Host to two major war memorials at a strategic location – the only at-grade connection to the waterfront between Queen and Race streets – the plaza today is a mostly barren and forgettable expanse. DRWC wants to transform the current hardscaping into a softer, greener park that will double as a new home for several historic sculptures that have been mothballed for more than a decade.

“Our process was to say, ‘This plaza is central to the waterfront, but it’s barely used.’ We’re always interested in that area and how to make better connections,” said Tom Corcoran, president of DRWC. “And the Association of Public Art had a great collection of sculptures that used to be on display where Spruce Street Harbor Park is today.”

The sculptures were originally part of the International Sculpture Garden, an attraction built for the Bicentennial celebration, and were eyed for reuse under the 2011 Master Plan for the Central Delaware. The plaza itself was originally built by PennDOT towards the end of the 1970s and later named for former Congressman Tom Foglietta.

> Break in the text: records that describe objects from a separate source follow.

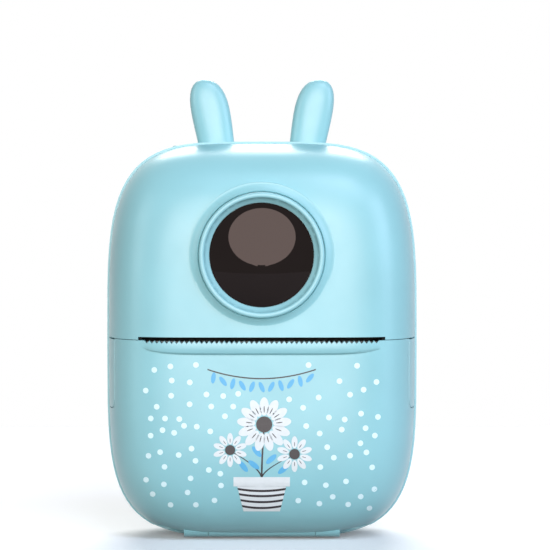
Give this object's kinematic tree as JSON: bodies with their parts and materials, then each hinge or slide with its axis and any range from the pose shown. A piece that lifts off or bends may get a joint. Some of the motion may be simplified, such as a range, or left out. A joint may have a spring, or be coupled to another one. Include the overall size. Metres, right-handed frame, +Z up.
{
  "type": "instant camera",
  "caption": "Upright pocket instant camera with rounded casing, raised round lens, two small ears, thermal print slot and a drop-down front door over its paper roll",
  "frame": {"origin": "bottom centre of the camera, on the surface it stands on", "axes": "X to the right seen from the lens side, -Y out of the lens, +Z up through the ears"},
  "size_m": [0.076, 0.0426, 0.1122],
  "materials": {
    "shell": "smooth satin moulded aqua-blue plastic",
    "black_acrylic": "polished near-black acrylic",
    "black_plastic": "fine matt black moulding",
    "grey_plastic": "plain matt grey moulding",
    "circuit_board": "green solder resist",
    "steel": "plated steel",
    "battery_foil": "foil pouch",
    "lcd_glass": "dark display glass",
    "head_ceramic": "glazed thermal print head",
    "brass": "turned brass",
    "platen_rubber": "ground black rubber",
    "white_plastic": "white moulded plastic",
    "thermal_paper": "smooth thermal paper"
  },
  "bodies": {
    "camera_body": {"front_shell": "shell", "rear_shell": "shell", "ear_left": "shell", "ear_right": "shell", "lens_ring": "shell", "lens_window": "black_acrylic", "lens_barrel": "black_plastic", "sensor_board": "circuit_board", "bay_frame": "black_plastic", "motor": "steel", "idler_pin": "steel", "head_pin": "steel", "main_board": "circuit_board", "key_switches": "grey_plastic", "battery": "battery_foil", "lcd_panel": "lcd_glass", "screen_window": "black_acrylic", "port_board": "circuit_board", "usb_socket": "steel", "card_socket": "steel", "speaker": "black_plastic", "shutter_switch": "grey_plastic", "shell_screws": "steel", "hinge_pin": "steel", "strap_bar": "steel", "head_spring_left": "steel", "head_spring_right": "steel"},
    "paper_door": {"paper_door": "shell", "platen_carrier": "black_plastic", "carrier_screws": "steel", "platen_bushes": "brass", "release_spring_left": "steel", "release_spring_right": "steel"},
    "release_left": {"release_left": "shell"},
    "release_right": {"release_right": "shell"},
    "platen": {"platen_shaft": "steel", "platen_rubber": "platen_rubber", "platen_gear": "white_plastic"},
    "print_head": {"print_head": "head_ceramic", "head_bracket": "steel"},
    "idler_gear": {"idler_gear": "white_plastic"},
    "motor_pinion": {"motor_pinion": "brass"},
    "paper_roll": {"paper_roll": "thermal_paper", "roll_core": "grey_plastic"},
    "port_cover": {"port_cover": "shell"},
    "shutter_button": {"shutter_button": "white_plastic"},
    "key_ok": {"key_ok": "white_plastic"},
    "key_up": {"key_up": "white_plastic"},
    "key_down": {"key_down": "white_plastic"},
    "key_left": {"key_left": "white_plastic"},
    "key_right": {"key_right": "white_plastic"},
    "key_menu": {"key_menu": "white_plastic"},
    "key_play": {"key_play": "white_plastic"},
    "key_print": {"key_print": "white_plastic"},
    "key_power": {"key_power": "white_plastic"}
  },
  "joints": [
    {"name": "door_hinge", "type": "hinge", "parent": "camera_body", "child": "paper_door", "pos_m": [0, -0.0076, 0.0027], "axis": [1, 0, 0], "range_deg": [0, 85]},
    {"name": "roll_spin", "type": "hinge", "parent": "camera_body", "child": "paper_roll", "pos_m": [0, -0.0006, 0.02185], "axis": [1, 0, 0], "continuous": true},
    {"name": "platen_spin", "type": "hinge", "parent": "paper_door", "child": "platen", "pos_m": [0, -0.0077, 0.0426], "axis": [1, 0, 0], "continuous": true},
    {"name": "idler_spin", "type": "hinge", "parent": "camera_body", "child": "idler_gear", "pos_m": [-0.03, 0.00379, 0.043], "axis": [1, 0, 0], "continuous": true},
    {"name": "pinion_spin", "type": "hinge", "parent": "camera_body", "child": "motor_pinion", "pos_m": [-0.03, 0.00562, 0.05334], "axis": [1, 0, 0], "continuous": true},
    {"name": "head_lift", "type": "hinge", "parent": "camera_body", "child": "print_head", "pos_m": [0, 0.00681, 0.04461], "axis": [-1, 0, 0], "range_deg": [0, 2], "stiffness_Nm_per_rad": 0.6, "deforming": ["head_spring_left", "head_spring_right"]},
    {"name": "cover_hinge", "type": "hinge", "parent": "camera_body", "child": "port_cover", "pos_m": [0.0366, 0.004, 0.0566], "axis": [0, 1, 0], "range_deg": [0, 100]},
    {"name": "shutter_press", "type": "slide", "parent": "camera_body", "child": "shutter_button", "axis": [0, 0, -1], "range_m": [0, 0.0008], "stiffness_N_per_m": 900},
    {"name": "key_ok_press", "type": "slide", "parent": "camera_body", "child": "key_ok", "axis": [0, -1, 0], "range_m": [0, 0.0004], "stiffness_N_per_m": 1200},
    {"name": "key_up_press", "type": "slide", "parent": "camera_body", "child": "key_up", "axis": [0, -1, 0], "range_m": [0, 0.0004], "stiffness_N_per_m": 1200},
    {"name": "key_down_press", "type": "slide", "parent": "camera_body", "child": "key_down", "axis": [0, -1, 0], "range_m": [0, 0.0004], "stiffness_N_per_m": 1200},
    {"name": "key_left_press", "type": "slide", "parent": "camera_body", "child": "key_left", "axis": [0, -1, 0], "range_m": [0, 0.0004], "stiffness_N_per_m": 1200},
    {"name": "key_right_press", "type": "slide", "parent": "camera_body", "child": "key_right", "axis": [0, -1, 0], "range_m": [0, 0.0004], "stiffness_N_per_m": 1200},
    {"name": "key_menu_press", "type": "slide", "parent": "camera_body", "child": "key_menu", "axis": [0, -1, 0], "range_m": [0, 0.0004], "stiffness_N_per_m": 1200},
    {"name": "key_play_press", "type": "slide", "parent": "camera_body", "child": "key_play", "axis": [0, -1, 0], "range_m": [0, 0.0004], "stiffness_N_per_m": 1200},
    {"name": "key_print_press", "type": "slide", "parent": "camera_body", "child": "key_print", "axis": [0, -1, 0], "range_m": [0, 0.0004], "stiffness_N_per_m": 1200},
    {"name": "key_power_press", "type": "slide", "parent": "camera_body", "child": "key_power", "axis": [0, -1, 0], "range_m": [0, 0.0004], "stiffness_N_per_m": 1200},
    {"name": "release_left_press", "type": "slide", "parent": "paper_door", "child": "release_left", "axis": [1, 0, 0], "range_m": [0, 0.001], "stiffness_N_per_m": 700, "deforming": ["release_spring_left"]},
    {"name": "release_right_press", "type": "slide", "parent": "paper_door", "child": "release_right", "axis": [-1, 0, 0], "range_m": [0, 0.001], "stiffness_N_per_m": 700, "deforming": ["release_spring_right"]}
  ],
  "couplings": [
    {"joint": "platen_spin", "follows": "roll_spin", "ratio": 3.125},
    {"joint": "idler_spin", "follows": "roll_spin", "ratio": -1.6667},
    {"joint": "pinion_spin", "follows": "roll_spin", "ratio": 4.1667}
  ]
}
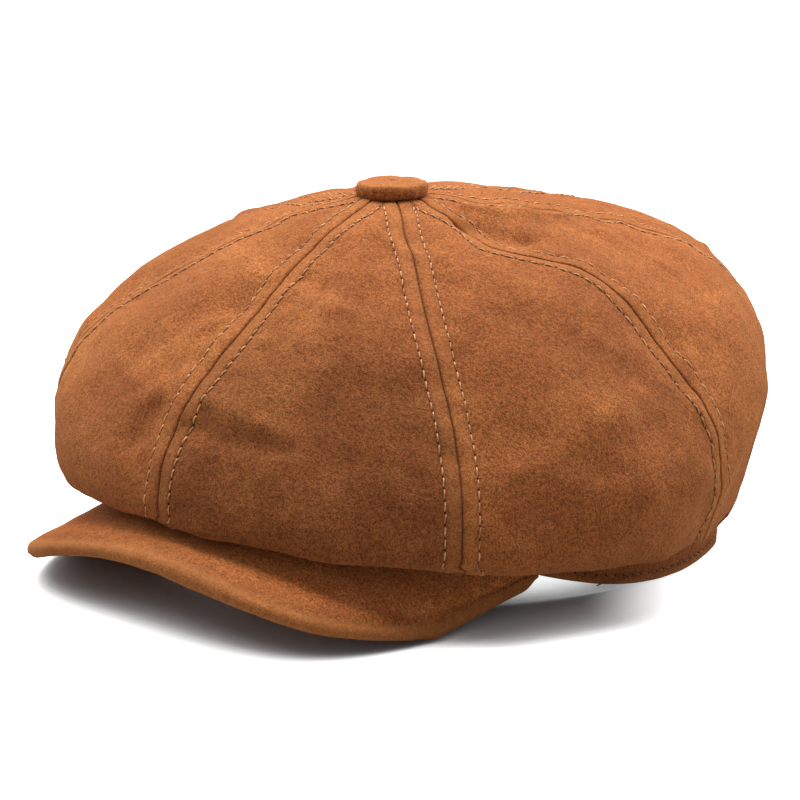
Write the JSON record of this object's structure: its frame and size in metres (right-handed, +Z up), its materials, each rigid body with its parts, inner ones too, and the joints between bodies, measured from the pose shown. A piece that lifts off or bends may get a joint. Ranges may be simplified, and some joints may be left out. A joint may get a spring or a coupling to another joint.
{
  "type": "newsboy cap",
  "caption": "Eight-panel suede newsboy cap with a full crown drooping over a headband, a short arched visor and a covered top button.",
  "frame": {"origin": "middle of the cap's footprint box, on the table plane it rests on", "axes": "+Z up, -Y towards the front of the visor, +X towards the wearer's left"},
  "size_m": [0.2334, 0.2548, 0.118],
  "materials": {
    "interlining": "non-woven stiffener, off white",
    "button_steel": "pressed sheet steel",
    "suede": "brushed suede, brown, mottled nap",
    "rivet_brass": "brass rivet",
    "lining_satin": "woven satin lining, dark brown",
    "sweatband_cotton": "cotton twill, dark brown",
    "thread": "tan topstitching thread",
    "board_plastic": "flexible visor board"
  },
  "bodies": {
    "cap": {"band_interlining": "interlining", "button_back_plate": "button_steel", "button_cover": "suede", "button_rivet": "rivet_brass", "button_shell": "button_steel", "button_washer": "button_steel", "crown_panel_front_left": "suede", "crown_panel_front_right": "suede", "crown_panel_rear_left": "suede", "crown_panel_rear_right": "suede", "crown_panel_side_left_front": "suede", "crown_panel_side_left_rear": "suede", "crown_panel_side_right_front": "suede", "crown_panel_side_right_rear": "suede", "headband": "suede", "lining_gore_front_left": "lining_satin", "lining_gore_front_right": "lining_satin", "lining_gore_rear_left": "lining_satin", "lining_gore_rear_right": "lining_satin", "lining_gore_side_left_front": "lining_satin", "lining_gore_side_left_rear": "lining_satin", "lining_gore_side_right_front": "lining_satin", "lining_gore_side_right_rear": "lining_satin", "sweatband": "sweatband_cotton", "topstitch_headband": "thread", "topstitch_seam_front": "thread", "topstitch_seam_front_left": "thread", "topstitch_seam_front_right": "thread", "topstitch_seam_left": "thread", "topstitch_seam_rear": "thread", "topstitch_seam_rear_left": "thread", "topstitch_seam_rear_right": "thread", "topstitch_seam_right": "thread"},
    "visor": {"visor_board": "board_plastic", "visor_bottom_cover": "suede", "visor_top_cover": "suede"}
  },
  "joints": [
    {"name": "visor_flex", "type": "hinge", "parent": "cap", "child": "visor", "pos_m": [0, -0.0604, 0.0165], "axis": [1, 0, 0], "range_deg": [-2.5, 12], "stiffness_Nm_per_rad": 1.5}
  ]
}
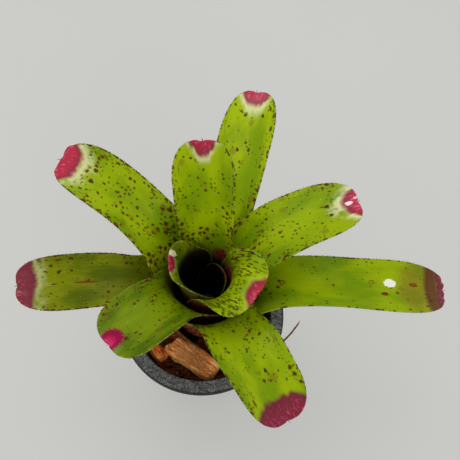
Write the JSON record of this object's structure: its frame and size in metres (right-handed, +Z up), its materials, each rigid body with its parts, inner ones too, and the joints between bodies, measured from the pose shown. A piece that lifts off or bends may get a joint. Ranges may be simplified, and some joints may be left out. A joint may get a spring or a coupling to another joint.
{
  "type": "potted bromeliad",
  "caption": "Funnel-shaped rosette of spotted strap leaves with crimson tips, in a black nursery pot filled with coconut husk chunks.",
  "frame": {"origin": "centre of the pot's underside, on the pot's own axis", "axes": "+Z up along the pot's axis; -Y is the front, the side that the camera faces; +X is to the right as seen from the front"},
  "size_m": [0.2674, 0.2056, 0.2417],
  "materials": {
    "leaf": "waxy, glossy yellow-green with maroon spots and crimson tips",
    "stem_tissue": "dull, fibrous",
    "husk": "rough, fibrous",
    "husk_dark": "rough, fibrous, damp",
    "pot_plastic": "moulded, satin, slightly dusty"
  },
  "bodies": {
    "root": {"nursery_pot": "pot_plastic", "husk_bed": "husk_dark", "stem": "stem_tissue", "outer_leaf_left": "leaf", "outer_leaf_right": "leaf", "outer_leaf_back": "leaf", "outer_leaf_front": "leaf", "middle_leaf_back_left": "leaf", "middle_leaf_back_right": "leaf", "middle_leaf_front_left": "leaf", "upright_leaf": "leaf", "heart_leaf_right": "leaf", "heart_leaf_left": "leaf", "heart_leaf_inner": "leaf", "husk_chunk_front": "husk", "husk_chunk_dark": "husk_dark", "husk_chunk_left": "husk", "husk_chunk_right": "husk", "husk_chunk_01": "husk", "husk_chunk_02": "husk", "husk_chunk_03": "husk", "husk_chunk_04": "husk", "husk_chunk_05": "husk", "husk_chunk_06": "husk", "husk_chunk_07": "husk", "husk_chunk_08": "husk", "husk_chunk_09": "husk", "husk_chunk_10": "husk", "husk_chunk_11": "husk", "husk_chunk_12": "husk", "husk_chunk_13": "husk", "husk_chunk_14": "husk", "husk_fibre": "husk_dark"}
  },
  "joints": []
}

DRWC recently won a $750,000 planning grant from the William Penn Foundation’s “New Audiences/New Places” initiative, which aims to encourage “unconventional ways of viewing public art,” according to Corcoran.

Matt Ruben, chair of the Central Delaware Advocacy Group, sees the project as a huge opportunity to make Foglietta Plaza something far better than it is today. “This is about making the plaza more like a transit way to get from the neighborhood to the water,” he said.*

The grant will pay for community outreach efforts and engineering surveys of the highway cap’s structural integrity, paving the way for future reconstruction. DRWC issued a request for proposals this summer, later engaging landscape architecture firm OLIN along with Urban Engineers to handle the preliminary phase of the project, ideally to make a plaza redo shovel ready.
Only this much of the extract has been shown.